The US and UK have taken the unprecedented step of accusing hackers linked to the Chinese government of waging a sustained cyber-campaign focused on large-scale theft of commercial intellectual property. Two Chinese nationals were charged in the US in relation to a campaign across Europe, Asia and the US that breached Chinese bilateral and international commitments, prosecutors said. The UK Foreign Office and the US indictment allege that a group of non-state employees were operating under the direction and protection of China’s main intelligence agency. “China’s goal, simply put, is to replace the US as the world’s leading superpower and they’re using illegal methods to get there,” said the FBI director, Christopher Wray.

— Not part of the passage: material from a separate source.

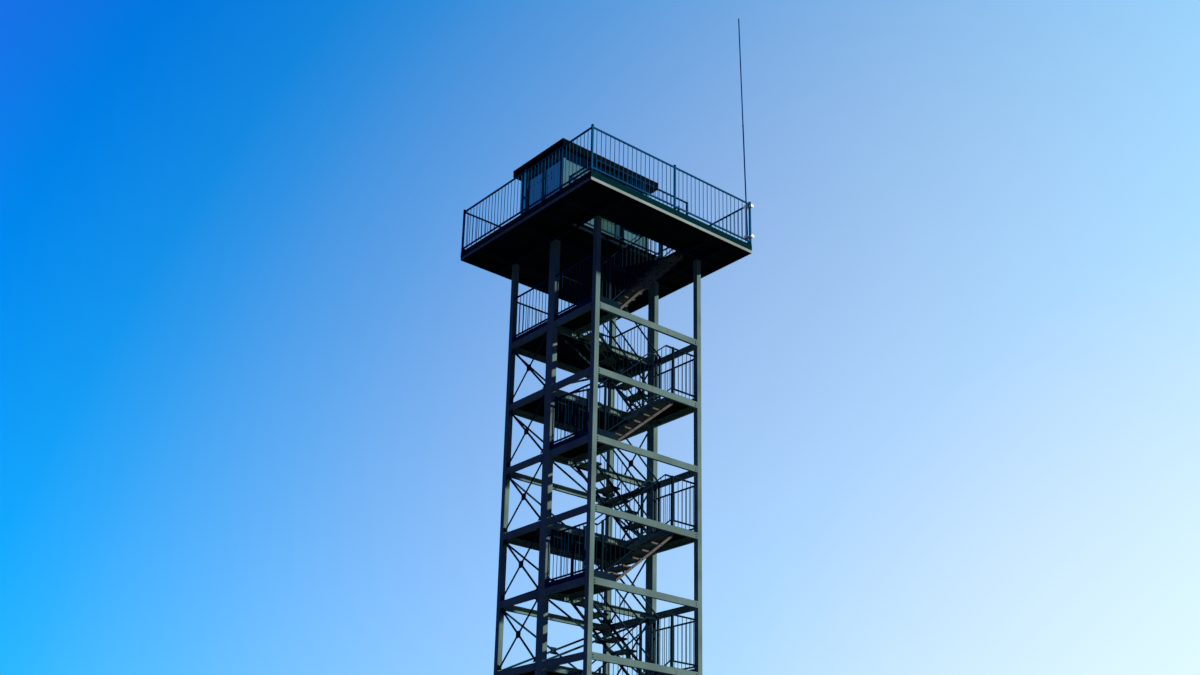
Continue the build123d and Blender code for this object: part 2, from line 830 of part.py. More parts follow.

Increased wind and solar generation will help drive power prices down by 2.1% on average in the next two years, according to the Australian Energy Market Commission. The electricity price trend report, released on Friday, reveals that consumers in South Australia can expect the biggest price falls – down $120 a year on average by 2021 – followed by south-east Queensland ($76), Tasmania ($39), NSW ($27) and Victoria ($25). But prices will soar 9.3% in Western Australia, or $156 a year, with rises also expected in the ACT ($87) and the Northern Territory ($47). The report found that lower wholesale power prices would save the typical Australian household $55 a year in the next two years.

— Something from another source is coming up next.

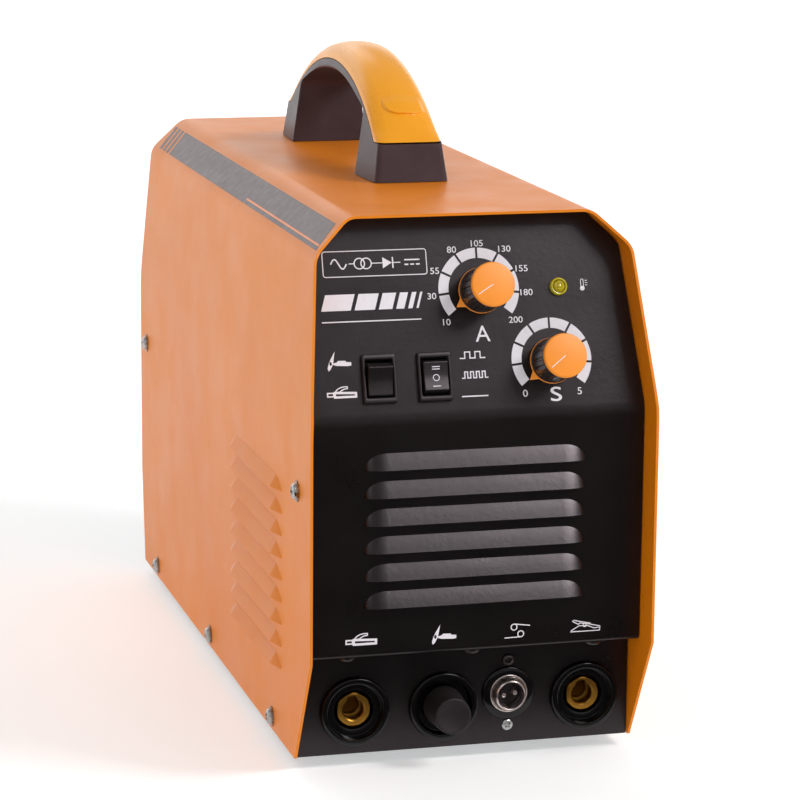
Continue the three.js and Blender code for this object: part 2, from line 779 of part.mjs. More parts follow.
function makeTriggerSocket() {
  const at = [...TRIGGER_SOCKET_AT, 0];
  const seat = turned([[8.4, 0.15], [12, 0.15], [12, 1], [11.4, 1.4], [8.4, 1.4], [8.4, 0.15]]);
  const shell = turned([
    [6.6, -14],
    [8, -14],
    [8, 1.7],
    [9.6, 1.7],
    [9.6, 3.2],
    [8, 3.2],
    [8, 6],
    [6.6, 6],
    [6.6, -14],
  ]);
  const pins = [-2.6, 2.6].map((x) => rod(0.8, -18, 4, 8).translate(x, 0.6, 0));
  const insert = carve([rod(6.3, -14, 0.4, 20), ...pins]);
  add(socketPanel, "trigger_socket_seat", seat, MATERIAL.blackPlastic, at);
  add(socketPanel, "trigger_socket_shell", shell, MATERIAL.nickel, at);
  add(socketPanel, "trigger_socket_insert", insert, MATERIAL.blackPlastic, at);
}

// ---- rear fittings --------------------------------------------------------------------

function makeFan() {
  const at = [0, FAN.z, -SHEET - GAP];
  const half = FAN.size / 2;
  const arms = [];
  for (let i = 0; i < 3; i++) {
    arms.push(box(0, FAN.bore + 1, -2, 2, -FAN.depth, -FAN.depth + 3).rotateZ((2 * Math.PI * i) / 3 + Math.PI / 2));
  }
  const outline = filleted(rectangle(2 * half, 2 * half), 5, 3);
  const holes = [circle(FAN.bore, 28), ...[45, 135, 225, 315].map((deg) => {
    const angle = THREE.MathUtils.degToRad(deg);
    return circle(2.2, 8, 74.2 * Math.cos(angle), 74.2 * Math.sin(angle));
  })];
  const frame = carve([prismZ(outline, -FAN.depth, 0, holes), rod(FAN.hub - 2, -FAN.depth, -FAN.depth + 5), ...arms]);
  add(rearPanel, "fan_frame", frame, MATERIAL.blackPlastic, at);
  add(rearPanel, "fan_rotor", fanRotor(), MATERIAL.blackPlastic, at);
  add(rearPanel, "fan_guard", fanGuard(), MATERIAL.zinc, [0, FAN.z, 0]);
}

function fanRotor() {
  const blades = [];
  for (let i = 0; i < FAN.blades; i++) {
    const blade = box(FAN.hub - 2, FAN.bladeTip, -14, 14, -0.9, 0.9);
    blade.rotateX(THREE.MathUtils.degToRad(33)).translate(0, 0, -11);
    blades.push(blade.rotateZ((2 * Math.PI * i) / FAN.blades));
  }
  return carve([rod(FAN.hub, -FAN.depth + 6, -2, 28), ...blades]);
}

function fanGuard() {
  const wire = 0.9;
  const section = (radius) => circle(wire, 4, radius, 0);
  const rings = [15, 33, 51].map((radius) => turned([...section(radius), section(radius)[0]], 30));
  const arms = [0, 1, 2, 3].map((i) => {
    const angle = (Math.PI / 2) * i + Math.PI / 4;
    return box(14, 74, -1, 1, -wire, wire).rotateZ(angle);
  });
  return carve([...rings, ...arms]).translate(0, 0, 1.4);
}

function makeRearFittings() {
  const nut = (across, z0, z1) => prismZ(circle(across / Math.sqrt(3), 6), z0, z1);
  const gland = carve(
    [rod(8.2, -12, 1), nut(24, 0.3, 6), turned([[0, 5], [10.5, 5], [10.5, 11], [7.5, 15], [0, 15]])],
    [rod(4.6, -13, 16, 16)],
  );
  add(rearPanel, "cable_gland", gland, MATERIAL.blackPlastic, [...GLAND_AT, 0]);
  const tip = INLET_TIP_Y - REAR_PANEL_Y;
  const barb = [[0, 3], [4, 3], [4, 8], [4.8, 9], [3.8, 12], [4.8, 13], [3.8, 16], [4.6, 17], [3.2, tip], [0, tip]];
  const inlet = carve([rod(5.2, -16, 0.5, 14), nut(15, 0.3, 5), turned(barb, 14)], [rod(2.2, -17, tip + 1, 10)]);
  add(rearPanel, "gas_inlet", inlet, MATERIAL.brass, [...GAS_INLET_AT, 0]);
  const stud = carve([rod(3, -10, 7.5, 16), nut(10, 0.3, 5)]);
  add(rearPanel, "earth_stud", stud, MATERIAL.zinc, [...EARTH_STUD_AT, 0]);
}

// ---- inside ---------------------------------------------------------------------------

function heatsinkGeometry(width, height, length) {
  const [fins, web] = [8, 6];
  const pitch = (height - 2) / (fins - 1);
  const outline = [[0, 0], [width, 0]];
  for (let i = 0; i < fins; i++) {
    const z = i * pitch;
    outline.push([width, z + 2]);
    if (i < fins - 1) {
      outline.push([web, z + 2], [web, z + pitch], [width, z + pitch]);
    }
  }
  outline.push([0, height]);
  return prismY(outline, 0, length);
}

function makePowerStage() {
  const sink = heatsinkGeometry(32, 60, 132);
  add(machine, "heatsink_left", sink, MATERIAL.aluminium, [-70, 186, 60]);
  add(machine, "heatsink_right", sink, MATERIAL.aluminium, [70, 186 + 132, 60], [0, 0, Math.PI]);
  for (const [side, x] of [["left", -68], ["right", 40]]) {
    add(machine, `igbt_module_${side}`, box(0, 28, 0, 62, 0, 4.8), MATERIAL.blackPlastic, [x, 212, 120.4]);
  }
  const standoffs = [[-62, 140], [62, 140], [-62, 325], [62, 325]].map(([x, y]) => circle(1.8, 8, x, y));
  const board = prismZ([[-70, 122], [70, 122], [70, 336], [-70, 336]], 126, 127.6, standoffs);
  add(machine, "main_board", board, MATERIAL.greenBoard);
  const can = turned([[0, 0], [15, 0], [15, 4], [14.2, 5], [15, 6], [15, 45], [0, 45]], 16);
  [[-34, 168], [0, 168], [34, 168]].forEach(([x, y], i) => {
    add(machine, `bulk_capacitor_${i + 1}`, can, MATERIAL.blueSleeve, [x, y, 128]);
  });
  const control = prismY(rectangle(116, 78, 0, 169), 112, 113.6, [circle(1.8, 8, -50, 200), circle(1.8, 8, 50, 200)]);
  add(machine, "control_board", control, MATERIAL.greenBoard);
}

function makeMagnetics() {
  const windows = [box(-21, -7, -1, 35, 10, 46), box(7, 21, -1, 35, 10, 46)];
  const core = carve([box(-28, 28, 0, 34, 0, 56)], windows);
  add(machine, "transformer_core", core, MATERIAL.ferrite, [0, 246, 10]);
  const winding = prismZ(filleted(rectangle(26, 46), 4, 3), 0, 33, [rectangle(15, 35.2)]);
  add(machine, "transformer_winding", winding, MATERIAL.copper, [0, 263, 21.5]);
  const choke = turned([[12, 0], [24, 0], [27, 4], [27, 20], [24, 24], [12, 24], [12, 0]], 20);
  add(machine, "output_choke", choke, MATERIAL.copper, [-30, 178, 4]);
  const coil = turned([[8, 0], [20, 0], [20, 30], [8, 30], [8, 0]], 20);
  add(machine, "ignition_coil", coil, MATERIAL.copper, [-36, 108, 4]);
}

function makeGasPath() {
  const valveX = -GAS_INLET_AT[0];
  const z = GAS_INLET_AT[1];
  const valveBack = REAR_PANEL_Y - 20;
  const body = carve([box(-13, 13, 0, 24, -12, 12), turned([[0, 0], [4.5, 0], [4.5, 8], [0, 8]], 20).rotateX(Math.PI / 2)]);
  add(machine, "gas_valve_body", body, MATERIAL.brass, [valveX, valveBack - 24, z]);
  add(machine, "gas_valve_coil", box(-13, 13, 0, 22, 0, 30), MATERIAL.blackPlastic, [valveX, valveBack - 33, z + 12.4]);
  const studBack = PANEL.socketY + 24;
  const start = new THREE.Vector3(valveX, valveBack - 24 - 8 - GAP, z);
  const end = new THREE.Vector3(TORCH_SOCKET_AT[0], studBack + 2 * GAP, TORCH_SOCKET_AT[1]);
  const route = new THREE.CatmullRomCurve3([
    start,
    new THREE.Vector3(valveX, start.y - 8, z),
    new THREE.Vector3(valveX + 4, start.y - 24, z - 4),
    new THREE.Vector3(valveX + 12, 270, 14),
    new THREE.Vector3(valveX + 15, 200, 12),
    new THREE.Vector3(valveX + 8, 130, 13),
    new THREE.Vector3(20, 92, 16),
    new THREE.Vector3(end.x + 3, end.y + 20, end.z),
    new THREE.Vector3(end.x, end.y + 8, end.z),
    end,
  ]);
  const section = shapeOf(circle(4, 8));
  const hose = new THREE.ExtrudeGeometry(section, { steps: 24, extrudePath: route, bevelEnabled: false });
  add(machine, "gas_hose", hose, MATERIAL.clearHose);
}

// ---- assembly -------------------------------------------------------------------------

makeCover();
makeFrontPanel();
makeBaseTray();
makeRearPanel();
makeFeet();
makeHandle();
makeKnob("current", CURRENT_KNOB_AT, CURRENT_POINTER_ANGLE);
makeKnob("slope", SLOPE_KNOB_AT, SLOPE_POINTER_ANGLE);
makeRocker(controlPanel, "mode_switch", PANEL_SWITCH, MODE_SWITCH_AT, PANEL_SWITCH.travel);
makeRocker(controlPanel, "pulse_switch", PANEL_SWITCH, PULSE_SWITCH_AT, 0);
makeRocker(rearPanel, "power_switch", POWER_SWITCH, POWER_SWITCH_AT, POWER_SWITCH.travel);
makeLamp();
makeWeldSocket("left", LEFT_SOCKET_AT);
makeWeldSocket("right", RIGHT_SOCKET_AT);
makeTorchConnector();
makeTriggerSocket();
makeFan();
makeRearFittings();
makePowerStage();
makeMagnetics();
makeGasPath();

export default part;
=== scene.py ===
"""The look of a portable inverter TIG welding machine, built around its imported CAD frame.

Shapes are worked out in millimetres in the machine's own coordinates: x from the middle plane,
y back from the foremost edge of the cover, z up from the cover's lower edge.
"""
import math

import bmesh
import bpy
from mathutils import Matrix, Vector


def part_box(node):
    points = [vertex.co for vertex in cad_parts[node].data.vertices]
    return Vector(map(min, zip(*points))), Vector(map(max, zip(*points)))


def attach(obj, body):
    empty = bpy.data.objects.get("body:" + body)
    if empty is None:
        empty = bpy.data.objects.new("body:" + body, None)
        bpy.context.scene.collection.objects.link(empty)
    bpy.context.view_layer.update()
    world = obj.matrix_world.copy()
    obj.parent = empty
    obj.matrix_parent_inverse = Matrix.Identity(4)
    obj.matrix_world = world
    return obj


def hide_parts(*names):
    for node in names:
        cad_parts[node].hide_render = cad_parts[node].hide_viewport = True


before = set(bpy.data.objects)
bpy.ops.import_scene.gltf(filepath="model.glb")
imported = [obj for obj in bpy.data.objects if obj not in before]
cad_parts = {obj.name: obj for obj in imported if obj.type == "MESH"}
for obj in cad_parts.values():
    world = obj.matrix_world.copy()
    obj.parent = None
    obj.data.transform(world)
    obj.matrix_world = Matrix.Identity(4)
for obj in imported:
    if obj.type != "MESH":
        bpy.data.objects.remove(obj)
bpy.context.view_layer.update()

MM = 0.001
ORIGIN = Vector((0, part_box("cover")[0].y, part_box("cover")[0].z))  # cover's nose and lower edge

# ---- driving dimensions, in millimetres -------------------------------------------------

SHEET = 1.2
COVER_SECTION = [(77.5, 0), (77.5, 155.5), (71.1, 223.5), (54.5, 238.9)]  # right half, upwards
BEND = 4
NOSE_PROFILE = [(0, 28.8), (50.4, 0), (155.5, 0), (223.5, 21.4), (238.9, 29.4)]  # z, y of the front
TAIL_PROFILE = [(0, 383.8), (50.4, 391), (238.9, 391)]  # z, y of the back
COVER_TOP = 238.9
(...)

The commonwealth faces “unique fraud risks” arising from its management of the $3.2bn portfolio of environmental water in the Murray-Darling Basin, an internal audit has found. The audit, previously withheld from the public, found the Commonwealth Environmental Water Holder was at risk of being defrauded by state agencies, individual officers within those agencies and private landholders. “Taxpayers have spent billions buying water for the environment but it is totally reliant on the state agencies to get the water where it needs to go,” said Maryanne Slattery, a senior water researcher at the Australia Institute. “Worse still, the commonwealth has no legal clout to force states to deliver the water in the way the commonwealth wants.”

Sport

As another big year draws to a close our resident football cartoonist David Squires casts his eye over the mire of Australian football’s end of season awards. And the second time around, it’s more glittery than ever.

Steve Smith has come under criticism for a Vodafone advertising campaign that uses last year’s ball-tampering shame to “spread awareness about mental health”. Smith remains banned from international and state cricket for his part in the Cape Town scandal.

Thinking time

A traditional Christmas dinner
A traditional Christmas dinner. Photograph: Neil Juggins/Alamy Stock Photo

Paul Kelly’s How to Make Gravy has become an Australian Christmas classic. The song captures a poignant phone call made by a man in jail to his brother on 21 December, as he ponders what the rest of the family will be doing on Christmas Day without him. To mark gravy day – as today has come to be known in Australia – here are a few recipes for your Christmas table. Tell us what you think works and what doesn’t – do you add a dollop of tomato sauce?

The government has announced a projected $4.1bn surplus next year, so what should we do with the money? We could increase Newstart, pay Aboriginal people for their land or bank it. Four commentators discuss what they would be doing if they were in government. “The real truth is that, within the limits of its recent variation, the budget surplus or deficit is almost entirely symbolic,” writes John Quiggin of the University of Queensland. “The budget decisions that matter relate to the levels of public investment and public services, and to the maintenance of public sector net worth.”

In September the former publisher and philanthropist John B Fairfax quietly gave $2m to the Nature Conservancy in support of the largest private conservation project ever undertaken in NSW: the Gayini Nimmie-Caira project on the Murrumbidgee floodplain. It was an important signal from one of Australia’s best-known philanthropists that preserving biodiversity is one of the biggest challenges facing the nation. Anne Davies looks at who is funding private conservation and whether it’s making a difference.

What’s he done now?

For the final morning mail of the year, we have decided to give you a break from what he’s done now.

Media roundup

Age front page

The Victorian Liberal powerbroker Marcus Bastiaan ran persistent campaigns against rival state and federal MPs to push them out, the Age reports. In the Northern Territory, a number of police officers are under internal investigation after a boozy Christmas party in which one demanded free drinks at an inner-city bar, the NT News reports. And the ABC asks why Australian prisons are full of domestic violence victims, with the number of women behind bars continuing to soar.

Coming up

The federal court in Melbourne is due to hand down a decision on the case of the Tamil family formerly of Biloela in Queensland, who have been in detention since March.